**What needs to be done:** Write the data out again in full, with no departure from the original.

**Data excerpt:**
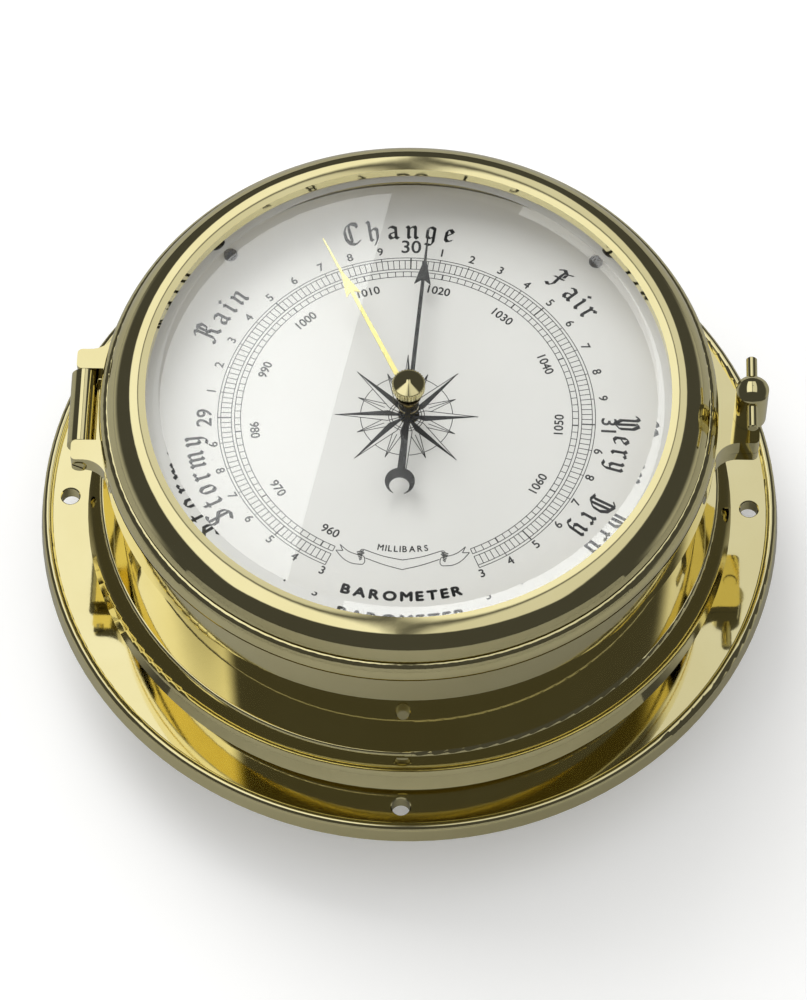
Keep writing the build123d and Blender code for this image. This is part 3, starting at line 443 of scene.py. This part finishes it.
# broad-pen letters: strokes as points, with the lower-case height as the unit
NIB = (math.cos(math.radians(40)) * 0.12, math.sin(math.radians(40)) * 0.12)
HAIR = 0.045
LETTERS = {
    "a": (0.86, [[(0.06, 0.82), (0.24, 0.97), (0.52, 0.84), (0.52, 0.16), (0.66, 0.05)],
                 [(0.52, 0.56), (0.14, 0.42), (0.14, 0.20), (0.28, 0.06), (0.52, 0.24)]]),
    "e": (0.72, [[(0.30, 0.97), (0.12, 0.80), (0.12, 0.20), (0.28, 0.05), (0.54, 0.20)],
                 [(0.30, 0.97), (0.52, 0.74), (0.16, 0.46)]]),
    "g": (0.86, [[(0.30, 0.97), (0.12, 0.80), (0.12, 0.26), (0.26, 0.10), (0.52, 0.26)],
                 [(0.30, 0.97), (0.54, 0.84), (0.52, -0.16), (0.36, -0.38), (0.06, -0.26)]]),
    "h": (0.88, [[(0.02, 1.50), (0.14, 1.38), (0.14, 0.16), (0.26, 0.05)],
                 [(0.18, 0.74), (0.42, 0.96), (0.58, 0.82), (0.56, 0.20), (0.34, -0.28)]]),
    "i": (0.46, [[(0.02, 0.95), (0.14, 0.83), (0.14, 0.17), (0.28, 0.05)],
                 [(0.07, 1.32), (0.19, 1.20)]]),
    "m": (1.26, [[(0.02, 0.95), (0.14, 0.83), (0.14, 0.17), (0.24, 0.07)],
                 [(0.18, 0.76), (0.42, 0.96), (0.54, 0.84), (0.54, 0.17), (0.64, 0.07)],
                 [(0.58, 0.76), (0.82, 0.96), (0.94, 0.84), (0.94, 0.17), (1.08, 0.05)]]),
    "n": (0.88, [[(0.02, 0.95), (0.14, 0.83), (0.14, 0.17), (0.24, 0.07)],
                 [(0.18, 0.76), (0.44, 0.96), (0.56, 0.84), (0.56, 0.17), (0.70, 0.05)]]),
    "o": (0.82, [[(0.32, 0.97), (0.12, 0.80), (0.12, 0.22), (0.30, 0.04), (0.54, 0.20),
                  (0.54, 0.78), (0.32, 0.97)]]),
    "r": (0.64, [[(0.02, 0.95), (0.14, 0.83), (0.14, 0.17), (0.28, 0.05)],
                 [(0.18, 0.76), (0.38, 0.97), (0.52, 0.84)]]),
    "t": (0.60, [[(0.16, 1.20), (0.16, 0.20), (0.28, 0.05), (0.46, 0.16)],
                 [(0.00, 0.90), (0.40, 0.90)]]),
    "y": (0.86, [[(0.02, 0.95), (0.14, 0.83), (0.14, 0.26), (0.28, 0.10), (0.52, 0.28)],
                 [(0.42, 0.97), (0.54, 0.84), (0.52, -0.06), (0.36, -0.32), (0.08, -0.24)]]),
    "C": (1.20, [[(0.95, 1.38), (0.62, 1.58), (0.30, 1.38), (0.14, 1.05), (0.14, 0.48),
                  (0.34, 0.12), (0.64, 0.00), (0.98, 0.24)],
                 [(0.52, 1.50), (0.46, 1.20), (0.46, 0.20)], [(0.62, 1.58), (0.92, 1.50), (0.98, 1.20)]]),
    "D": (1.22, [[(0.04, 1.30), (0.30, 1.55), (0.80, 1.30), (0.98, 0.90), (0.90, 0.36),
                  (0.52, 0.00), (0.10, 0.14)],
                 [(0.34, 1.50), (0.34, 0.16)], [(0.62, 1.36), (0.62, 0.14)]]),
    "F": (1.08, [[(0.02, 1.28), (0.28, 1.52), (0.60, 1.34), (0.98, 1.54)],
                 [(0.46, 1.40), (0.40, 1.10), (0.42, 0.30), (0.22, 0.02), (0.00, 0.14)],
                 [(0.10, 0.78), (0.74, 0.90)], [(0.62, 1.30), (0.62, 1.00)]]),
    "R": (1.18, [[(0.02, 1.30), (0.24, 1.52), (0.38, 1.36), (0.36, 0.24), (0.18, 0.00), (0.00, 0.12)],
                 [(0.38, 1.36), (0.66, 1.56), (0.92, 1.32), (0.86, 0.98), (0.46, 0.80)],
                 [(0.50, 0.82), (0.76, 0.60), (0.80, 0.22), (1.02, 0.06)], [(0.62, 1.46), (0.60, 0.90)]]),
    "S": (1.08, [[(0.92, 1.34), (0.58, 1.58), (0.24, 1.38), (0.26, 1.04), (0.82, 0.62),
                  (0.80, 0.26), (0.48, 0.00), (0.04, 0.18)],
                 [(0.54, 1.50), (0.54, 0.10)], [(0.58, 1.58), (0.90, 1.50)]]),
    "V": (1.20, [[(0.00, 1.30), (0.20, 1.54), (0.32, 1.36), (0.30, 0.42), (0.56, 0.04),
                  (0.90, 0.34), (0.92, 1.16), (0.72, 1.52), (0.50, 1.34)],
                 [(0.60, 1.34), (0.60, 0.16)]]),
}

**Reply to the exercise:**
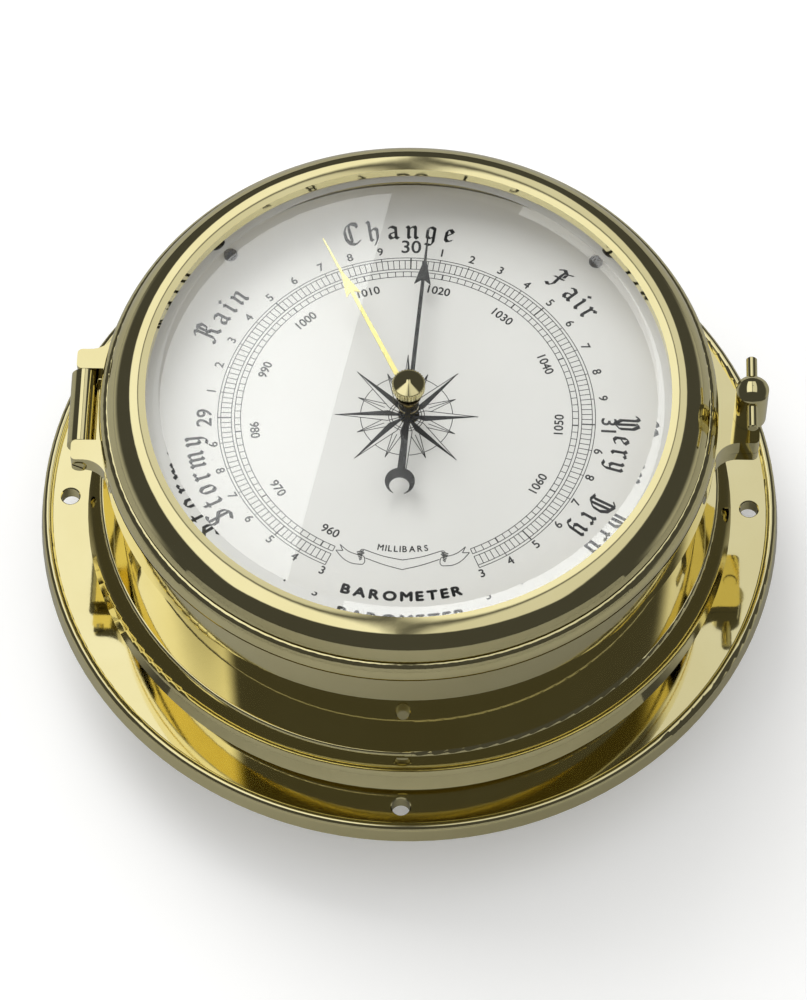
Keep writing the build123d and Blender code for this image. This is part 3, starting at line 443 of scene.py. This part finishes it.
# broad-pen letters: strokes as points, with the lower-case height as the unit
NIB = (math.cos(math.radians(40)) * 0.12, math.sin(math.radians(40)) * 0.12)
HAIR = 0.045
LETTERS = {
    "a": (0.86, [[(0.06, 0.82), (0.24, 0.97), (0.52, 0.84), (0.52, 0.16), (0.66, 0.05)],
                 [(0.52, 0.56), (0.14, 0.42), (0.14, 0.20), (0.28, 0.06), (0.52, 0.24)]]),
    "e": (0.72, [[(0.30, 0.97), (0.12, 0.80), (0.12, 0.20), (0.28, 0.05), (0.54, 0.20)],
                 [(0.30, 0.97), (0.52, 0.74), (0.16, 0.46)]]),
    "g": (0.86, [[(0.30, 0.97), (0.12, 0.80), (0.12, 0.26), (0.26, 0.10), (0.52, 0.26)],
                 [(0.30, 0.97), (0.54, 0.84), (0.52, -0.16), (0.36, -0.38), (0.06, -0.26)]]),
    "h": (0.88, [[(0.02, 1.50), (0.14, 1.38), (0.14, 0.16), (0.26, 0.05)],
                 [(0.18, 0.74), (0.42, 0.96), (0.58, 0.82), (0.56, 0.20), (0.34, -0.28)]]),
    "i": (0.46, [[(0.02, 0.95), (0.14, 0.83), (0.14, 0.17), (0.28, 0.05)],
                 [(0.07, 1.32), (0.19, 1.20)]]),
    "m": (1.26, [[(0.02, 0.95), (0.14, 0.83), (0.14, 0.17), (0.24, 0.07)],
                 [(0.18, 0.76), (0.42, 0.96), (0.54, 0.84), (0.54, 0.17), (0.64, 0.07)],
                 [(0.58, 0.76), (0.82, 0.96), (0.94, 0.84), (0.94, 0.17), (1.08, 0.05)]]),
    "n": (0.88, [[(0.02, 0.95), (0.14, 0.83), (0.14, 0.17), (0.24, 0.07)],
                 [(0.18, 0.76), (0.44, 0.96), (0.56, 0.84), (0.56, 0.17), (0.70, 0.05)]]),
    "o": (0.82, [[(0.32, 0.97), (0.12, 0.80), (0.12, 0.22), (0.30, 0.04), (0.54, 0.20),
                  (0.54, 0.78), (0.32, 0.97)]]),
    "r": (0.64, [[(0.02, 0.95), (0.14, 0.83), (0.14, 0.17), (0.28, 0.05)],
                 [(0.18, 0.76), (0.38, 0.97), (0.52, 0.84)]]),
    "t": (0.60, [[(0.16, 1.20), (0.16, 0.20), (0.28, 0.05), (0.46, 0.16)],
                 [(0.00, 0.90), (0.40, 0.90)]]),
    "y": (0.86, [[(0.02, 0.95), (0.14, 0.83), (0.14, 0.26), (0.28, 0.10), (0.52, 0.28)],
                 [(0.42, 0.97), (0.54, 0.84), (0.52, -0.06), (0.36, -0.32), (0.08, -0.24)]]),
    "C": (1.20, [[(0.95, 1.38), (0.62, 1.58), (0.30, 1.38), (0.14, 1.05), (0.14, 0.48),
                  (0.34, 0.12), (0.64, 0.00), (0.98, 0.24)],
                 [(0.52, 1.50), (0.46, 1.20), (0.46, 0.20)], [(0.62, 1.58), (0.92, 1.50), (0.98, 1.20)]]),
    "D": (1.22, [[(0.04, 1.30), (0.30, 1.55), (0.80, 1.30), (0.98, 0.90), (0.90, 0.36),
                  (0.52, 0.00), (0.10, 0.14)],
                 [(0.34, 1.50), (0.34, 0.16)], [(0.62, 1.36), (0.62, 0.14)]]),
    "F": (1.08, [[(0.02, 1.28), (0.28, 1.52), (0.60, 1.34), (0.98, 1.54)],
                 [(0.46, 1.40), (0.40, 1.10), (0.42, 0.30), (0.22, 0.02), (0.00, 0.14)],
                 [(0.10, 0.78), (0.74, 0.90)], [(0.62, 1.30), (0.62, 1.00)]]),
    "R": (1.18, [[(0.02, 1.30), (0.24, 1.52), (0.38, 1.36), (0.36, 0.24), (0.18, 0.00), (0.00, 0.12)],
                 [(0.38, 1.36), (0.66, 1.56), (0.92, 1.32), (0.86, 0.98), (0.46, 0.80)],
                 [(0.50, 0.82), (0.76, 0.60), (0.80, 0.22), (1.02, 0.06)], [(0.62, 1.46), (0.60, 0.90)]]),
    "S": (1.08, [[(0.92, 1.34), (0.58, 1.58), (0.24, 1.38), (0.26, 1.04), (0.82, 0.62),
                  (0.80, 0.26), (0.48, 0.00), (0.04, 0.18)],
                 [(0.54, 1.50), (0.54, 0.10)], [(0.58, 1.58), (0.90, 1.50)]]),
    "V": (1.20, [[(0.00, 1.30), (0.20, 1.54), (0.32, 1.36), (0.30, 0.42), (0.56, 0.04),
                  (0.90, 0.34), (0.92, 1.16), (0.72, 1.52), (0.50, 1.34)],
                 [(0.60, 1.34), (0.60, 0.16)]]),
}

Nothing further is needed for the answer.